| David Galloway FRSA |
|
|---|---|
| Born | David Darryl Galloway 5 May 1937 Memphis, Tennessee, U.S. |
| Occupation | Novelist, Curator, Journalist, Professor |
| Nationality | American, German |
| Alma mater |
Harvard University University at Buffalo, The State University of New York |
| Notable works | A Family Album, Melody Jones, Tamsen |
David Darryl Galloway FRSA (born 5 May 1937) is an American novelist, curator, journalist and academic. A graduate of Harvard University, he is the founding curator of the Tehran Museum of Contemporary Art, a longtime contributor to the International Herald Tribune, an emeritus professor at the Ruhr University Bochum and a fellow of the Royal Society of Arts. He currently resides in both France and Germany.
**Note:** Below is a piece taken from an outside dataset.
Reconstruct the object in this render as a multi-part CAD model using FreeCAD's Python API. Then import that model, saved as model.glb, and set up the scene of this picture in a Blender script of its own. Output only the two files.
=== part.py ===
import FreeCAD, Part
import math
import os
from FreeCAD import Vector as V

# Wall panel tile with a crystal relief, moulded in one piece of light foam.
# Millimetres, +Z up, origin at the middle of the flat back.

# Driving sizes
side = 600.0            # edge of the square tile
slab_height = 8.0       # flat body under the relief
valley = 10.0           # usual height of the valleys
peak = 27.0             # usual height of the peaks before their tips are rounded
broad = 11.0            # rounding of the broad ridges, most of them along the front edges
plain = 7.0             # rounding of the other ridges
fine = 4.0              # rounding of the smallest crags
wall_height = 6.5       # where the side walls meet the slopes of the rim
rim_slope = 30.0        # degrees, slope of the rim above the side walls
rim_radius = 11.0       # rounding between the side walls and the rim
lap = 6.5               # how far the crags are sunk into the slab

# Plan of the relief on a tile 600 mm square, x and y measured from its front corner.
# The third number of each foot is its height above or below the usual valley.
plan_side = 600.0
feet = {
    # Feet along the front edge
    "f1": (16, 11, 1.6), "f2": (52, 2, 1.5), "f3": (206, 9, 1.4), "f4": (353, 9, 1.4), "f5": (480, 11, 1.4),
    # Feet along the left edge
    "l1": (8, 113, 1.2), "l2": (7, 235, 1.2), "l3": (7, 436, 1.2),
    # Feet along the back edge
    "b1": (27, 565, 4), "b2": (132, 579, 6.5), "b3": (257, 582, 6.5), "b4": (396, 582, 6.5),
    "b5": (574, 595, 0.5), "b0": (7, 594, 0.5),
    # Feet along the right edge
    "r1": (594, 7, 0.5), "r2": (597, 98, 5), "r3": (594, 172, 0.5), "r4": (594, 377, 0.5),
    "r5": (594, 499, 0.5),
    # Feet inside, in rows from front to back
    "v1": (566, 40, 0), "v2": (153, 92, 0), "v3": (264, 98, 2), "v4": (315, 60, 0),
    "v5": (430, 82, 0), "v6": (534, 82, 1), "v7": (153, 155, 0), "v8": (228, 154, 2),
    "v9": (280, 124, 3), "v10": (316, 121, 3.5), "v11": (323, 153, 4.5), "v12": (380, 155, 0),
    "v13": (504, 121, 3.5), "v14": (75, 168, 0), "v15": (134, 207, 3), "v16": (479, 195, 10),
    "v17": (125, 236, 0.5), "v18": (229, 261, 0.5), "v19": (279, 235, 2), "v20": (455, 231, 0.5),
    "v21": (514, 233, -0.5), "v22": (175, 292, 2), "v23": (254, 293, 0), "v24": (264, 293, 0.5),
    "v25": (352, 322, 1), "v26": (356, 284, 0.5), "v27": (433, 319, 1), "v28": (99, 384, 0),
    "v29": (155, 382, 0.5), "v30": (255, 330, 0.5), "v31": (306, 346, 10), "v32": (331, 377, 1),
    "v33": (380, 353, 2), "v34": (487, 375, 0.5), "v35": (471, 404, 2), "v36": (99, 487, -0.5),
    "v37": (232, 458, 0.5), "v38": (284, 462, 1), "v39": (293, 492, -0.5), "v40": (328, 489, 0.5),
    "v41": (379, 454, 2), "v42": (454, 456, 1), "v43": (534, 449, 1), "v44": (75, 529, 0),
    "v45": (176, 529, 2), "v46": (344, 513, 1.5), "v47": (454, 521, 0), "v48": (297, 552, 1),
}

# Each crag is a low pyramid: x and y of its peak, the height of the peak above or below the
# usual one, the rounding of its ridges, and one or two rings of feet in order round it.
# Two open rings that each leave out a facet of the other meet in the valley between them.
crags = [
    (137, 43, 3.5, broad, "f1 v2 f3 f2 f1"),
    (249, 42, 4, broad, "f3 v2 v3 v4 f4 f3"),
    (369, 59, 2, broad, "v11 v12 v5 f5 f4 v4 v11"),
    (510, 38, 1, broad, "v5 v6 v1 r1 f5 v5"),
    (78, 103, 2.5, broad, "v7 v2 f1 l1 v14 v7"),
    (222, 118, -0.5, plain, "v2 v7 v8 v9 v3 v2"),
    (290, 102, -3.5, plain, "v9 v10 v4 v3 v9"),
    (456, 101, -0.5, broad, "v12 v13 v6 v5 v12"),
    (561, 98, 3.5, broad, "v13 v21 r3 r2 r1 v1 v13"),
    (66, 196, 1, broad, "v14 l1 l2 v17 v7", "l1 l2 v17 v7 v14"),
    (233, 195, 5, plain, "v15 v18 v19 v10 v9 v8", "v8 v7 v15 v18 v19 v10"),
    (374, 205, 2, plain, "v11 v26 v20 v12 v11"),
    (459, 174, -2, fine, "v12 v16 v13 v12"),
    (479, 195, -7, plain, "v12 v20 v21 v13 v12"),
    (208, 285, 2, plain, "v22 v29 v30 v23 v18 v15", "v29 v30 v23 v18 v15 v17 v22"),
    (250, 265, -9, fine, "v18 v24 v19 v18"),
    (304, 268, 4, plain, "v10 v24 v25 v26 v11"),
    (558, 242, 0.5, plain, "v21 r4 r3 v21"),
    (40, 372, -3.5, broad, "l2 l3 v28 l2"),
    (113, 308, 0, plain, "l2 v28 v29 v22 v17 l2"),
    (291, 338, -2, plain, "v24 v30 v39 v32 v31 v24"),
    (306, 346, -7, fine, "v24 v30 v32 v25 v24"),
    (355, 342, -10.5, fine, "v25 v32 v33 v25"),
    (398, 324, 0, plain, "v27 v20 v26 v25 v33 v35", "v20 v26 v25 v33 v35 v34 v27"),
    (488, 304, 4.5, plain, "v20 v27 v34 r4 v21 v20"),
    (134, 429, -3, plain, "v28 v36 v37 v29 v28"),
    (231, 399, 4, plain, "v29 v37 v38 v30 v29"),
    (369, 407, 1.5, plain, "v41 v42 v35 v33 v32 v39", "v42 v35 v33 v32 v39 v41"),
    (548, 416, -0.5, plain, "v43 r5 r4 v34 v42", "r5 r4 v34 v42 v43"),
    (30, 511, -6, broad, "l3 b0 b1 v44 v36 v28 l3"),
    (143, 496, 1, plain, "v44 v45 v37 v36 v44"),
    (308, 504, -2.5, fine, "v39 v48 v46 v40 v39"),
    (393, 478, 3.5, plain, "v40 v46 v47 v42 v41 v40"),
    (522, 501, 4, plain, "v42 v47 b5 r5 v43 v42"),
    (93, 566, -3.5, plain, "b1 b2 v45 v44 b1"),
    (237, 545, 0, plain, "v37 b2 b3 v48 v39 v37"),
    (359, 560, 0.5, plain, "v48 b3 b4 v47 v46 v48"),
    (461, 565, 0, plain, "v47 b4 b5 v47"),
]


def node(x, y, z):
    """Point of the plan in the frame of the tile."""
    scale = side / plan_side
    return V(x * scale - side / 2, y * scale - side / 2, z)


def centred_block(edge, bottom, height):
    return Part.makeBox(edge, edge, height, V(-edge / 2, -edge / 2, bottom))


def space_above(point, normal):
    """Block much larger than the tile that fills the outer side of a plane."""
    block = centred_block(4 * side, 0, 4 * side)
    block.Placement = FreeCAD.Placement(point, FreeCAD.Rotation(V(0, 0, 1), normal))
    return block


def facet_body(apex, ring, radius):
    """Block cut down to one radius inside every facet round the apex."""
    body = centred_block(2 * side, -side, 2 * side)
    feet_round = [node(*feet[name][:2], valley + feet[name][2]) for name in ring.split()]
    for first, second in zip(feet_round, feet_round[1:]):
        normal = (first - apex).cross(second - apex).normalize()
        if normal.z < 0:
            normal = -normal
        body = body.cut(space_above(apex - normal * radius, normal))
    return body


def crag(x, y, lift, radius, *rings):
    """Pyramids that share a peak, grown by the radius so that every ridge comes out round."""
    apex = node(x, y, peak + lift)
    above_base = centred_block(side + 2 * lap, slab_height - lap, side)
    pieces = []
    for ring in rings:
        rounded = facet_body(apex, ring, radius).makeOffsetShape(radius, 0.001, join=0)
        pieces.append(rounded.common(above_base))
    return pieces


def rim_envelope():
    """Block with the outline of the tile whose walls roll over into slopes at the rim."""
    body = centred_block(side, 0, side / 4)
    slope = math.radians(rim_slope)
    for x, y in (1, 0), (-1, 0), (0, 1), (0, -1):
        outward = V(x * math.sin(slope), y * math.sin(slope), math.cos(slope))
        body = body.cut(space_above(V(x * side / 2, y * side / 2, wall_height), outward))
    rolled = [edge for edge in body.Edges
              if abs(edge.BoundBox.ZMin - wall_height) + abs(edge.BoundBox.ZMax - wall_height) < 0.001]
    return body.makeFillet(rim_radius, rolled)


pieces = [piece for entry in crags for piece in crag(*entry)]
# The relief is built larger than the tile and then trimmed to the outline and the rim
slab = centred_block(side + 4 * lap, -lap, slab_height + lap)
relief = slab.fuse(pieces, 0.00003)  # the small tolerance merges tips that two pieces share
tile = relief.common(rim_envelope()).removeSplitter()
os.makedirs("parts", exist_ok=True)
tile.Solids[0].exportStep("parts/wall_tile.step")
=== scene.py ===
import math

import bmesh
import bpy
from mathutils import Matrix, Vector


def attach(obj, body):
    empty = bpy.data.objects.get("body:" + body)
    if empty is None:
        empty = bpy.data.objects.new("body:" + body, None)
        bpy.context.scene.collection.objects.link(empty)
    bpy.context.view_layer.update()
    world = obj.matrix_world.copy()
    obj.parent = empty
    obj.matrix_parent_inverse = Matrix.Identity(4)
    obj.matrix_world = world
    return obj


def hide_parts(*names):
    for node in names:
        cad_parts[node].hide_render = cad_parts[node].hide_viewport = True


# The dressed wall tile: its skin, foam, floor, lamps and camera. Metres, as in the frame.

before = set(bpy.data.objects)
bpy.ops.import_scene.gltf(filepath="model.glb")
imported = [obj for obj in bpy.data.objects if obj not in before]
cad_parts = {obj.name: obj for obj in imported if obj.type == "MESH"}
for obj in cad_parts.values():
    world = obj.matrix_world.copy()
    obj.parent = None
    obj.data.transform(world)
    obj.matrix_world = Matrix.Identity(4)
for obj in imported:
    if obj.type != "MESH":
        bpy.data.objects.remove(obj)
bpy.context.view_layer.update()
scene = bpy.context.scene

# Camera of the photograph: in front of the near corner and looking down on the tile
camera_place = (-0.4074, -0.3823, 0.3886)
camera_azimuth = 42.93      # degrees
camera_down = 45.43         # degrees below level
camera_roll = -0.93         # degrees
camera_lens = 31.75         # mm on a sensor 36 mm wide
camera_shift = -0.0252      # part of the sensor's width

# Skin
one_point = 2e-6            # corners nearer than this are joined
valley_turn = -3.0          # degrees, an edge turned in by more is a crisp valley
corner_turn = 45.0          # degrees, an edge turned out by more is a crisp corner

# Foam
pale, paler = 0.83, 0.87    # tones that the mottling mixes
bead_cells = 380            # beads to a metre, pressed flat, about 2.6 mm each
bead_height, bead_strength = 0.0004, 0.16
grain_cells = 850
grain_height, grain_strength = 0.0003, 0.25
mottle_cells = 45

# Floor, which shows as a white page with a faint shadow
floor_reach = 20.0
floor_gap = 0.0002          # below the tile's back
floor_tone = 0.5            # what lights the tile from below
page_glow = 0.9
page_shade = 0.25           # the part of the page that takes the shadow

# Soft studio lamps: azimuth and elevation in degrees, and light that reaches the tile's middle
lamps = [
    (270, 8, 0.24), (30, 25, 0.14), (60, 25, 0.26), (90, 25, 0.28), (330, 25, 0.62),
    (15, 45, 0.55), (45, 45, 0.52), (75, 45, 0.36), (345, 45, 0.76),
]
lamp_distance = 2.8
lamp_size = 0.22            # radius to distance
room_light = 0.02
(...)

David Galloway was born on 5 May 1937 in Memphis, Tennessee. In 1955 he enrolled in Harvard University, where he was mentored by Leonard Bernstein and Arthur M. Schlesinger, Jr. There Galloway met Radcliffe student Sally Gantt, whom he married in 1959, relocating to the University at Buffalo where their son was born two years later.
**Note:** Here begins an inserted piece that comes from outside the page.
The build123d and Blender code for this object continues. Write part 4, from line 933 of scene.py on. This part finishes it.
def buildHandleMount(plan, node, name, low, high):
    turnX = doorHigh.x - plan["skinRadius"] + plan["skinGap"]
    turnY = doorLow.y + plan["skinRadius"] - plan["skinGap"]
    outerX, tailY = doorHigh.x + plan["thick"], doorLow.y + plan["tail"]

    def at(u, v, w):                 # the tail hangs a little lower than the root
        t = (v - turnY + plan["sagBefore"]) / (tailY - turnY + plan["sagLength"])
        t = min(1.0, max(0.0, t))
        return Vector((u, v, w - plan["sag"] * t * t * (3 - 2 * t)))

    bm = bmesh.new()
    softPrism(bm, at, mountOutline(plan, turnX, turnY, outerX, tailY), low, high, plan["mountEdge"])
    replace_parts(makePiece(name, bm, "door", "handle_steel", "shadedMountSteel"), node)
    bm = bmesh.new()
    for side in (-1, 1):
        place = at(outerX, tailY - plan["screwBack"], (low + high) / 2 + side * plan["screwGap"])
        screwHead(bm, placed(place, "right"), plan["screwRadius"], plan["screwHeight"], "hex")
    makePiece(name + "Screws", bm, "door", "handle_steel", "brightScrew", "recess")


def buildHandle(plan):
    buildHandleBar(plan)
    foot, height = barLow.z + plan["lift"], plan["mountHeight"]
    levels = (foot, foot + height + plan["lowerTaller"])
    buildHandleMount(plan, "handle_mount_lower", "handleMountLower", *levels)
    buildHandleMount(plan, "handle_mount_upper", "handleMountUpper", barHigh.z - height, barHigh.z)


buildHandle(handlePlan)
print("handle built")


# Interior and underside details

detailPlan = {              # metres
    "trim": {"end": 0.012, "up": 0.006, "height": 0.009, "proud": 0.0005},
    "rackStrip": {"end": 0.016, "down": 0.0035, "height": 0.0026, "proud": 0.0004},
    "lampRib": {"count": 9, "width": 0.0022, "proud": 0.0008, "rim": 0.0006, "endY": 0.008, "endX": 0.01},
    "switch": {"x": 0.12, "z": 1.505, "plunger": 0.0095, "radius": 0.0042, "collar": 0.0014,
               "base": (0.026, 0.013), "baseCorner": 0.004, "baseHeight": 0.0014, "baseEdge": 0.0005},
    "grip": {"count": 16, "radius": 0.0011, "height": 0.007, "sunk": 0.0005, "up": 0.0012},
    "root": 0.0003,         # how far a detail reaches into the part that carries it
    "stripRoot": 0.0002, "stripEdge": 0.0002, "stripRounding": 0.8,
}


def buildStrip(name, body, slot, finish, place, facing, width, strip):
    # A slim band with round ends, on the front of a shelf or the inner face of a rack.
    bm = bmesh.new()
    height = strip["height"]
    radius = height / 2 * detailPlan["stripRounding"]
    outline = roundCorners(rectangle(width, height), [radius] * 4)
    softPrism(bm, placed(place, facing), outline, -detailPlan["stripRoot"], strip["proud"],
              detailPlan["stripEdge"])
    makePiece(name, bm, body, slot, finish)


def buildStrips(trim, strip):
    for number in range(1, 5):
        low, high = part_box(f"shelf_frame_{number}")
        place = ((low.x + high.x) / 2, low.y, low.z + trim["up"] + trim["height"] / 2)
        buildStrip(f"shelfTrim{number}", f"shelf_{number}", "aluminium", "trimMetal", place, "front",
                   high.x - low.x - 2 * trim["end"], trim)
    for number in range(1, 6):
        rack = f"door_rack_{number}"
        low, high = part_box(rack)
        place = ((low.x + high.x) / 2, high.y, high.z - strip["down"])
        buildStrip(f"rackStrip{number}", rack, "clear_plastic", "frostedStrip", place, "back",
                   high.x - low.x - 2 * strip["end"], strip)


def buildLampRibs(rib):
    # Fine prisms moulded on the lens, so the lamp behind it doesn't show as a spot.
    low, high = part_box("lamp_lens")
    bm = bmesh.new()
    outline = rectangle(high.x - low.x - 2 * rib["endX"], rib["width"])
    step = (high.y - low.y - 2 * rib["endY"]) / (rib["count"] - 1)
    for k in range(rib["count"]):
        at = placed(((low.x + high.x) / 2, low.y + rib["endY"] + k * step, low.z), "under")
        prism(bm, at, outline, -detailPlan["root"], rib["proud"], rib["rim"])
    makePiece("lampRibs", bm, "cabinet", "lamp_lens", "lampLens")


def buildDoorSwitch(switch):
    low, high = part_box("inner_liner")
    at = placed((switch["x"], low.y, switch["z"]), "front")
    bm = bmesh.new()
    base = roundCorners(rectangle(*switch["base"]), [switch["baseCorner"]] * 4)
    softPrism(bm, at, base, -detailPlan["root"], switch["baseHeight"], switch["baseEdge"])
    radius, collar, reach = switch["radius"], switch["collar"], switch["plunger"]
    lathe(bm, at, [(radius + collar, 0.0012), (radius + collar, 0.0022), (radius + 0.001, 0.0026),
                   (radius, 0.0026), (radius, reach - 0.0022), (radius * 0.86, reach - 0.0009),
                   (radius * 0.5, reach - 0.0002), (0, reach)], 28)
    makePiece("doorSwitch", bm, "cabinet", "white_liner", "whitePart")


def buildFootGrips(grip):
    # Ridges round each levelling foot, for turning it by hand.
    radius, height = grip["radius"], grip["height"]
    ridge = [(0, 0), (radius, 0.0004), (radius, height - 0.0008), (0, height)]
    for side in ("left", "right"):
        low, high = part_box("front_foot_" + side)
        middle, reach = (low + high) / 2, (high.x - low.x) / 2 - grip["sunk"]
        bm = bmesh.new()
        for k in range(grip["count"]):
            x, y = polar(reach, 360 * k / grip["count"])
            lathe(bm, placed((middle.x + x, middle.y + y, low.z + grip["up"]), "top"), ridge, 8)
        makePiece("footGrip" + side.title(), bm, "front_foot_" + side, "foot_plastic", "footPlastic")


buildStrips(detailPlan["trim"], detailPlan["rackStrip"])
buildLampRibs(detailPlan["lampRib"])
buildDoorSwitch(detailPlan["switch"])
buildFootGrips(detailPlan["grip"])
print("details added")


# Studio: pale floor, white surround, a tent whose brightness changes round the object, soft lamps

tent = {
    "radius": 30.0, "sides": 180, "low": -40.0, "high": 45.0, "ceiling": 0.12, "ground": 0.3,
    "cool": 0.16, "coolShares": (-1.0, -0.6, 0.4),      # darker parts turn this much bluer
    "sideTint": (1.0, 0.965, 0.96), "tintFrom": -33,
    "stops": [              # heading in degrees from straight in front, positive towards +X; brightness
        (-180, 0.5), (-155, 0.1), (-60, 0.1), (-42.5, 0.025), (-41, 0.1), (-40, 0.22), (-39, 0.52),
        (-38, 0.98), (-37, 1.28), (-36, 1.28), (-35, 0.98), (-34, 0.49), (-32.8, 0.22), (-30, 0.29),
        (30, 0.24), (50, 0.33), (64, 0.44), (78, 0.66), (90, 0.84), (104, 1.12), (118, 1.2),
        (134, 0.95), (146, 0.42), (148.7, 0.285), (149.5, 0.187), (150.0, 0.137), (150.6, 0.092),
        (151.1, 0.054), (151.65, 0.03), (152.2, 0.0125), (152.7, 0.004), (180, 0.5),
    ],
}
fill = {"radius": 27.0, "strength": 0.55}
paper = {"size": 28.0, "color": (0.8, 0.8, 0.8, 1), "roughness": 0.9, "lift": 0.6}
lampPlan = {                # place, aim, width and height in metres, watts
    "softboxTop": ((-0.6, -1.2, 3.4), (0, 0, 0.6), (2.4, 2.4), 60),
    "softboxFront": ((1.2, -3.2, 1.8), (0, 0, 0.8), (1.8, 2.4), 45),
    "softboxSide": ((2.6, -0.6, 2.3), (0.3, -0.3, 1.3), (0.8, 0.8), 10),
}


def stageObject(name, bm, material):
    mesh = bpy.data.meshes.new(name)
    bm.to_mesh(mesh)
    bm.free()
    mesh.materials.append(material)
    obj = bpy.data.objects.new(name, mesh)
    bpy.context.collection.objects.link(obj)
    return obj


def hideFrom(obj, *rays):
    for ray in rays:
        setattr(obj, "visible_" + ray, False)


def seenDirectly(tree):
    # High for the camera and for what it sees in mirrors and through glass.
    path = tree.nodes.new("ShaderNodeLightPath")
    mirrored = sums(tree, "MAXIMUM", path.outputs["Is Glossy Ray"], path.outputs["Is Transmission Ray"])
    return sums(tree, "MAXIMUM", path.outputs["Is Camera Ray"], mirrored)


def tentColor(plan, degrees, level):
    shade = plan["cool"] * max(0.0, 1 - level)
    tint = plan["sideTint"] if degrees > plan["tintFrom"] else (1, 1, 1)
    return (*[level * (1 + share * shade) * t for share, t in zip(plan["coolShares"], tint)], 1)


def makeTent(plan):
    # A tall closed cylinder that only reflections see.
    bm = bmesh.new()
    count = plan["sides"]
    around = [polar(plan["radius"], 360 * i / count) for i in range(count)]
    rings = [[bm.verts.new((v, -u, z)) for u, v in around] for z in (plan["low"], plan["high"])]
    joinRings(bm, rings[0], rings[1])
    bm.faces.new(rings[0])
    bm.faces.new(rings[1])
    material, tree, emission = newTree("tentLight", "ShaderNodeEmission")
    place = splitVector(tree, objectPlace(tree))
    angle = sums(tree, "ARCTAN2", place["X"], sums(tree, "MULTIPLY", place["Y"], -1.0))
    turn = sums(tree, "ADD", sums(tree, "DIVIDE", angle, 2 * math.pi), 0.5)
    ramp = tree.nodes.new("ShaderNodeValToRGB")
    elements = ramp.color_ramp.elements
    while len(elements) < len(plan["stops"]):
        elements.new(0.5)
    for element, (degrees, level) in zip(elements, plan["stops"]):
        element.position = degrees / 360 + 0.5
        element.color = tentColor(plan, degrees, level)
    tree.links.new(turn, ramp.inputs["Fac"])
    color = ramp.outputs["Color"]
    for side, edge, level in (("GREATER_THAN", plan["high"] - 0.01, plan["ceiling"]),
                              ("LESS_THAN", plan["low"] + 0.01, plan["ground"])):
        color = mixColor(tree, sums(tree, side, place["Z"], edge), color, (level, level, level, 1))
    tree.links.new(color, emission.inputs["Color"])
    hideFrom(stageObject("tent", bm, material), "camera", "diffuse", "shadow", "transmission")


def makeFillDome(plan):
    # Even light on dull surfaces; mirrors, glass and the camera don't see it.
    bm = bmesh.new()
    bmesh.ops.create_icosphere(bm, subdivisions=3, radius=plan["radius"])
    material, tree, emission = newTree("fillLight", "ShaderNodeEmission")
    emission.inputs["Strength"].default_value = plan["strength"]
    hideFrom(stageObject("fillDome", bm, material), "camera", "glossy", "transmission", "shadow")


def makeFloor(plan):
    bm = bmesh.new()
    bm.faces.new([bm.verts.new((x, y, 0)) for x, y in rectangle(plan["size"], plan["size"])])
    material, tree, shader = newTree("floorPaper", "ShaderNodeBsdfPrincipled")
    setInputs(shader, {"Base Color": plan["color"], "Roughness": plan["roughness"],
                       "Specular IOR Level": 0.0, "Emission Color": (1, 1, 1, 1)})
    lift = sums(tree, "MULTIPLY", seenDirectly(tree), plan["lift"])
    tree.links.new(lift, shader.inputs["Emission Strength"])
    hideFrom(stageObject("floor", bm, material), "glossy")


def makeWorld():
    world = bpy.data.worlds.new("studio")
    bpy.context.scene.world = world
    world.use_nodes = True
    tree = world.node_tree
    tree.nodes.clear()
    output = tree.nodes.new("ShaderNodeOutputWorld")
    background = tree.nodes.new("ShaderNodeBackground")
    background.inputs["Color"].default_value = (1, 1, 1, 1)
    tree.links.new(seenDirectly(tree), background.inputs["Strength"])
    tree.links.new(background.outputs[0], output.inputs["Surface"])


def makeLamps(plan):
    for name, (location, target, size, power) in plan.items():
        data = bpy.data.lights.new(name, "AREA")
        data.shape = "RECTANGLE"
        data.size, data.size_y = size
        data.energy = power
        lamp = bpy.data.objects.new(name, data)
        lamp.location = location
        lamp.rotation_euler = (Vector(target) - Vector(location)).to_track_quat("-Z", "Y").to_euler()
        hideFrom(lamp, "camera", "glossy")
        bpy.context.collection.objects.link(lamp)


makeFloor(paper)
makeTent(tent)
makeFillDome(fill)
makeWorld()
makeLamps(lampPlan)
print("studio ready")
David Galloway first worked as a publications editor for the Albright-Knox Art Gallery. Leaving the United States, he taught at Trinity College Dublin and the University of Sussex, freelancing as a journalist for The Daily Telegraph, The Times and The Guardian. In 1967 Galloway returned to the U.S. to assist in founding the New Gallery (later renamed the Museum of Contemporary Art Cleveland). He then moved to Germany in 1972 after being appointed as chairman of American studies at the newly established Ruhr University Bochum, meanwhile publishing his first novel, Melody Jones, to wide critical acclaim.